Examiners are instructed to provide time during the exam for such discussions. This is where you can resolve simpler concerns that shouldn’t be listed in the DOR.

Examiners are encouraged to give your credit union a draft copy of the examination report. It’s your chance to review it before the formal exit interview with the board.

Insist on seeing a draft if your examiner doesn’t volunteer one. The Examiner’s Guide states that “nothing presented at the joint conference, exit interview, or in the examination report should surprise the [credit union’s] officials.”

Stay courteous and professional even if tensions rise, especially in these challenging economic times. You might want to check out CUNA’s “Credit Union Examination Rights”—a list CUNA informally asked NCUA senior staff to review before finalizing this year.

It includes 24 items credit unions should reasonably expect, such as having examination findings prioritized, knowing the specific authority for an examiner’s directive, and being evaluated on progress toward realistic objectives.

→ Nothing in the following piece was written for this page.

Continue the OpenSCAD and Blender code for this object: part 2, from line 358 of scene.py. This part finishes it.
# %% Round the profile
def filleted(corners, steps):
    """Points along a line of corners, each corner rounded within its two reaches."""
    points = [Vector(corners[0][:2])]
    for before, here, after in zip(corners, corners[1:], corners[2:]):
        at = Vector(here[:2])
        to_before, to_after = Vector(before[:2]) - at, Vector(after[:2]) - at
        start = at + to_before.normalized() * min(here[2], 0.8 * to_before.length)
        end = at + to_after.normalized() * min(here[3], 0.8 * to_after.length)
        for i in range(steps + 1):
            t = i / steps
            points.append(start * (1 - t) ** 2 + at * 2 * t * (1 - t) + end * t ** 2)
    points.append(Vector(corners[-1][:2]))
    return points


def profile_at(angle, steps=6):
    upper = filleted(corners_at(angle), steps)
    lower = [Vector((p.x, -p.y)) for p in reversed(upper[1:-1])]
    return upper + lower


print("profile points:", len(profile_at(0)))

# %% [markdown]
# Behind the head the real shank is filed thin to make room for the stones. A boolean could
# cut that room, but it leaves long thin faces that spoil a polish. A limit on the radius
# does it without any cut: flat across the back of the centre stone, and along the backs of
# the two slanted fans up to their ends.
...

In September 2011, NCUA’s inspector general released a report critical of examiners’ failure to follow up on unresolved items listed in the DOR. (Find the “Review of NCUA’s Document of Resolution Follow-up Process” at ncua.gov.) Credit unions, regardless of their CAMEL rating, should now expect to provide written responses for all DOR items not resolved within the timeframes listed in the exam report and to see stronger supervisory action if DOR items aren’t corrected.

In the “good news” category, I would expect credit unions will see fewer minor items listed under the DOR.

5. Create the internal structure to enjoy repeated success.

View regulators’ exams as a process, not a singular event. They’re simply a checkpoint in the ongoing continuum called credit union operations.

If you manage your operations year-round with your examination in mind—rather than waiting until the last minute before the exam to compile documents and create plans for addressing risky areas—you should have no surprises, and your exam should run smoothly.

Once you make the exam part of your operational processes, you’ll no longer simply survive the exam but thrive as an organization all year long. And you’ll view the time with your examiner less as a visit from an unwanted house guest and more as a visit from an old friend.

DAVID A. REED, Esq., is with Reed & Jolly, PLLC, Fairfax, Va. Contact him at 703-675-9578.

A Few More Pointers

Ken Schroeder
December 20, 2011 9:28 am
Great Article, David. Here's a couple of suggested add-ons: Business Continuity--(of course I'd add that, since that is what I do) Verify that your program is active and viable. That means a lot more than putting a new date on your plan and getting the boss to sign it. While emphasis has faded a bit since the years following the storm seasons of Katrina, Wilma, Ike, the need for a viable program is in no way diminished. Consider just this past year, flooding all along the Mississippi and its feeder rivers, tornados everywhere, fires in Texas. A solid, well exercised plan will help get a credit union back into operation quicker and provide better service to the membership. Review should be a continual, on-going process within the organization. Any examiner worth his or her salt will see through a paper-only plan. Vendor Management: Every credit union depends on critical vendors to operate, whether it be IT outsourcing, core processing, even inside & outside maintenance. Stop the flow of goods and services and see how long you can keep your doors open. A Vendor Management program doesn't mean buying a new (and usually very expensive) piece of software, putting some data in it and calling it a day. It means every business owner within the credit union knows and understands the critical single points of failure that a vendor relationship presents. Those business owners must have a monitoring process in place to sniff out when a vendor can no longer deliver and have a backup plan in place to mitigate that failure (see my business continuity comments above). Again, any examiner who is effective will look for an internal process that verifies that the dependency on these crtical vendors is adequately managed. Warmest regards for the Holidays!